As I sat by the window in the rear of the plane, I tore out article after article of news and photos of the massacre, folding them into small packages no more than 3 inches square.

With each article, I took out one sanitary pad, and opened up a pocket along the long side of the napkin among its layers of cotton. Each folded article slid neatly into the pocket and became virtually unnoticeable, invisible to any but a dedicated searcher.

I then returned each pad to the center of the opened package, so that the top and bottom layers were both unadulterated. In order to fully inspect the contents, therefore, a Customs officer would have to not only look in through the open top, but would also have to handle and remove the pads, as well.

An hour out of Beijing, as I came close to finishing my task, a flight attendant came toward my seat. One of the unfolded articles was lying on the seat next to me. She grabbed it, saw others peeking out of my duffel, and opened up the door of the restroom across the aisle from me. She fell to her knees and began ripping the papers into tiny pieces, pushing the shards into the toilet.

More fearful than angry, she told me in a panicked voice that each time they flew into Beijing, the plane was meticulously searched by Chinese security services. “Even the toilet container,” she said, as she attempted to make the papers unrecognizable. “If they find anything,” she said, “they won’t let us back into China.” Another flight attendant, and then I, joined her on our knees in the toilet, shredding my papers to bits.

The flight crew didn’t know about my hidden cache, though. The collection had grown to over 15 graphic articles secreted in their cozy pockets. And I didn’t tell them.

China was still a country in which no one talked about sex or any subject close to it. One of my otherwise well-educated teachers had asked me the year before why she wasn’t getting pregnant, despite sleeping in the same bed as her husband on his infrequent visits home from his job in another province. The answer turned out to be that the process leading to pregnancy was unknown to them both.

I was betting that the Customs officials in Beijing Airport would be all male, and thus easily mortified by anything so closely associated with the taboos of the female body. As the Customs official opened my duffel, I was about to find out.

He threw everything else from my bag onto the table between us. He opened my camera, and saw there was no film. One by one, he looked closely at my very typical belongings. Hairbrush, makeup, a Chinese-English dictionary, a few clothes. Then he reached back into the duffel to pull out the first of my two big packages.

Halfway out of the duffel, he saw the Chinese characters blazoned across the plastic outer wrapping of the package. His face went red to the roots of his hair. He dropped the package back into my duffel as if his hands were burned.

Barely able to look at me, he pointed to the other, unopened package. “Yiyang,” I said, “the same.” He pushed the duffel back to me, and motioned for me to repack my things. I walked out of the airport and took a taxi to my waiting friends, who had congregated together into an apartment at one of the diplomatic compounds that are spread around central Beijing.
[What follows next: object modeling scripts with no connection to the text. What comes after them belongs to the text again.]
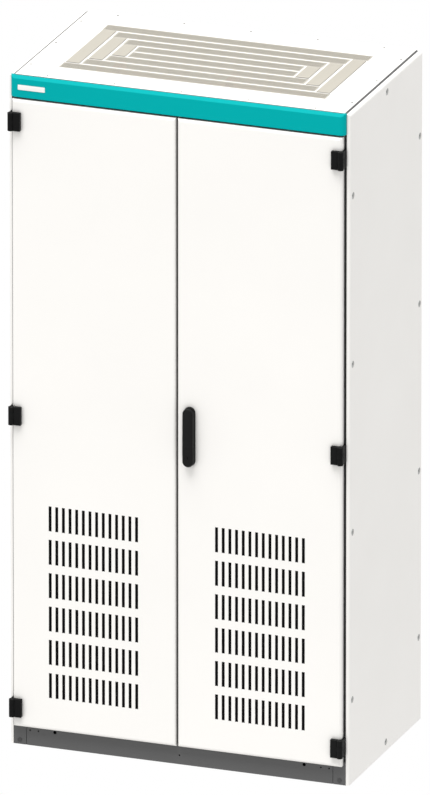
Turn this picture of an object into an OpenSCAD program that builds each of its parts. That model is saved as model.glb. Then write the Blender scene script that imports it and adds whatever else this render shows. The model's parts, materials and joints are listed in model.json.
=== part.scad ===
// Floor-standing cabinet drive: a ventilated two-door enclosure with its power and control gear inside.
// Millimetres. x runs to the right, y runs from the doors to the rear, z runs up from the floor.
// The origin is under the middle of the whole object, between the handle's front and the rear panel.

/* [Cabinet] */
// Width of the frame, without the side panels
cab_w = 1000; // [950:10:1100]
// Height from the floor to the roof
cab_h = 2000; // [1980:10:2020]
// Depth from the header's front face to the rear panel
cab_d = 610; // [600:5:660]
// How far each side panel stands out from the frame
side_out = 9.5; // [8:0.5:12]
// Height of the plinth
plinth_h = 68; // [64:1:72]
// Width of a frame post, and its depth
post_w = 45; // [42:1:46]
// Sheet thickness of doors, roof and side panels
sheet_t = 2; // [1.5:0.25:2.5]

/* [Doors] */
// Thickness of a door
door_t = 20; // [18:1:20]
// How far the doors stand in front of the header
door_proud = 5; // [4:0.5:6]
// Gap between the two doors
door_gap = 5.2; // [4:0.2:7]
// Gap between a door's outer edge and the frame's outer face
door_inset = 7; // [7:0.5:8]
// Height of the doors' lower edge above the floor
door_z0 = 60; // [56:1:62]
// Outer bend radius of folded edges
bend_r = 8; // [6:1:9]

/* [Air slots] */
// Width of one slot
slot_w = 9; // [6:0.5:9.5]
// Length of one slot
slot_l = 75; // [60:1:85]
// Spacing of the slot columns
slot_pitch_x = 20; // [19:0.5:20]
// Spacing of the slot rows
slot_pitch_z = 100; // [95:1:100]
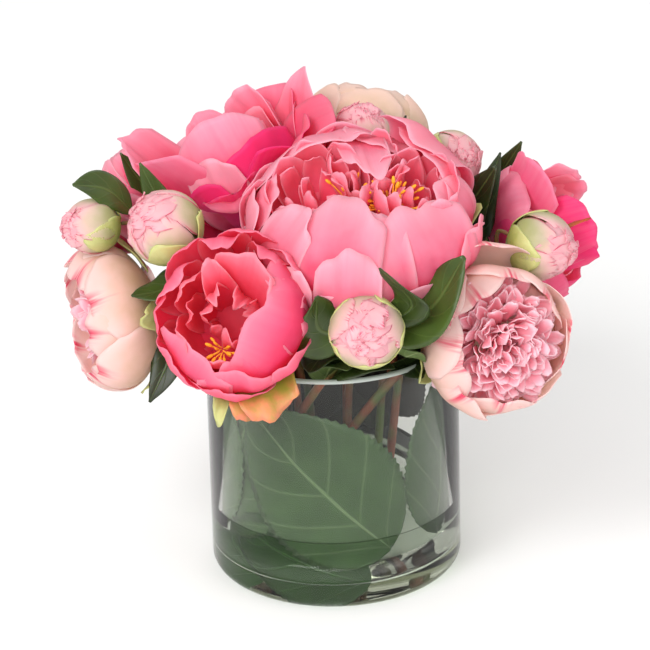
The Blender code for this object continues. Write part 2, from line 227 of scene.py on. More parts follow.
def petal_material(name, claw, blade, margin, depth, streak=None, fleck=0.6, midline=True):
    """Silk petal. Colour runs from the claw to the margin, fine veins fan along it, and light that
    enters one face glows through the other. A streak is a brush stroke of deeper pink at the tip, on
    the midline, or along the whole margin."""
    made, tree, output = new_material(name)
    u, v, tint, place = sheet_places(tree)
    inside = add_node(tree, "ShaderNodeAttribute", out="Fac", attribute_name="inside")

    # Soft blotches about 14 mm across move every gradient a little.
    blotch = add_node(tree, "ShaderNodeTexNoise", {"Vector": place, "Scale": 70.0, "Detail": 3.0})
    wander = add_node(tree, "ShaderNodeMath", (blotch, -0.5), operation="ADD")
    shifted = add_node(tree, "ShaderNodeMath", (wander, 0.6, v), operation="MULTIPLY_ADD")
    rise = add_node(tree, "ShaderNodeMapRange", (shifted, 0.3, 1.05), **SMOOTH)
    body = {FACTOR: rise, FIRST: colour(claw), SECOND: colour(blade)}
    body = add_node(tree, "ShaderNodeMix", body, **COLOURS)

    # How near the margin is: 0 on the midline, 1 on the edge, by whichever edge is nearer.
    centred = add_node(tree, "ShaderNodeMath", (u, 2.0, -1.0), operation="MULTIPLY_ADD")
    aside = add_node(tree, "ShaderNodeMath", (centred,), operation="ABSOLUTE")
    side = add_node(tree, "ShaderNodeMath", (aside, 4.0), operation="POWER")
    top = add_node(tree, "ShaderNodeMath", (v, 5.0), operation="POWER")
    edge = add_node(tree, "ShaderNodeMath", (side, top), operation="MAXIMUM")
    upper = add_node(tree, "ShaderNodeMapRange", (v, 0.3, 0.85))
    paling = add_node(tree, "ShaderNodeMath", (edge, upper), operation="MULTIPLY")
    shade = {FACTOR: paling, FIRST: body, SECOND: colour(margin)}
    shade = add_node(tree, "ShaderNodeMix", shade, **COLOURS)

    # Veins fan out with the sheet: broad soft streaks that split into lines under 1 mm apart.
    fan = add_node(tree, "ShaderNodeCombineXYZ", (u, v, tint))
    drawn = add_node(tree, "ShaderNodeVectorMath", (fan, (20.0, 2.2, 40.0)), operation="MULTIPLY")
    veins = add_node(tree, "ShaderNodeTexNoise", {"Vector": drawn, "Scale": 1.0, "Detail": 4.0})
    if streak:
        stroke = add_node(
            tree, "ShaderNodeVectorMath", (fan, (22.0, 2.2, 23.0)), operation="MULTIPLY"
        )
        brush = add_node(tree, "ShaderNodeTexNoise", {"Vector": stroke, "Scale": 1.0, "Detail": 3.0})
        faint = 0.35 if midline else 0.5
        strong = add_node(tree, "ShaderNodeMapRange", (brush, faint, 0.65), **SMOOTH)
        if midline:
            # Widest at the tip, a point 40 percent of the way down.
            reach = add_node(tree, "ShaderNodeMath", (aside, -1.1, v), operation="MULTIPLY_ADD")
            start, stop = 0.62, 0.98
        else:
            reach, start, stop = edge, 0.45, 0.9
        near_tip = add_node(tree, "ShaderNodeMapRange", (reach, start, stop), **SMOOTH)
        stroked = add_node(tree, "ShaderNodeMath", (strong, near_tip), operation="MULTIPLY")
        shade = {FACTOR: stroked, FIRST: shade, SECOND: colour(streak)}
        shade = add_node(tree, "ShaderNodeMix", shade, **COLOURS)

    # Each petal is a little lighter or deeper than its neighbours, and those inside are deeper.
    deeper = add_node(tree, "ShaderNodeMath", (tint, 0.35, inside), operation="MULTIPLY_ADD")
    lined = add_node(tree, "ShaderNodeMath", (veins, 0.4, deeper), operation="MULTIPLY_ADD")
    mixed_in = add_node(tree, "ShaderNodeMapRange", (lined, 0.25, 1.35, 0.0, fleck))
    final = {FACTOR: mixed_in, FIRST: shade, SECOND: colour(depth)}
    final = add_node(tree, "ShaderNodeMix", final, **COLOURS)
    relief = {"Height": veins, "Strength": 0.25, "Distance": RELIEF}
    satin = {
        "Base Color": final,
        "Roughness": 0.5,
        "IOR": 1.4,
        "Sheen Weight": 0.1,
        "Sheen Roughness": 0.5,
        "Normal": add_node(tree, "ShaderNodeBump", relief),
    }
    shader = add_node(tree, "ShaderNodeBsdfPrincipled", satin)
    glow = add_node(tree, "ShaderNodeBsdfTranslucent", {"Color": final})
    both = add_node(tree, "ShaderNodeMixShader", (GLOW, shader, glow))
    tree.links.new(both, output.inputs[0])
    return made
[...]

As we drove into the city along what is now the old airport road, nicknamed “The Nixon Road,” as it was built for his visit in 1972, we passed burnt-out buses, and tanks at every major intersection. Martial law was in full swing. The taxi driver told me to be careful.

I was heartened to learn later that year that my contraband media and copies of it had made the rounds of several embassies and their political staffs. One ambassador thanked me for having taken the chance. I told him quite sincerely that I had been happy to do it, and that it had been a calculated risk. But I didn’t tell him why.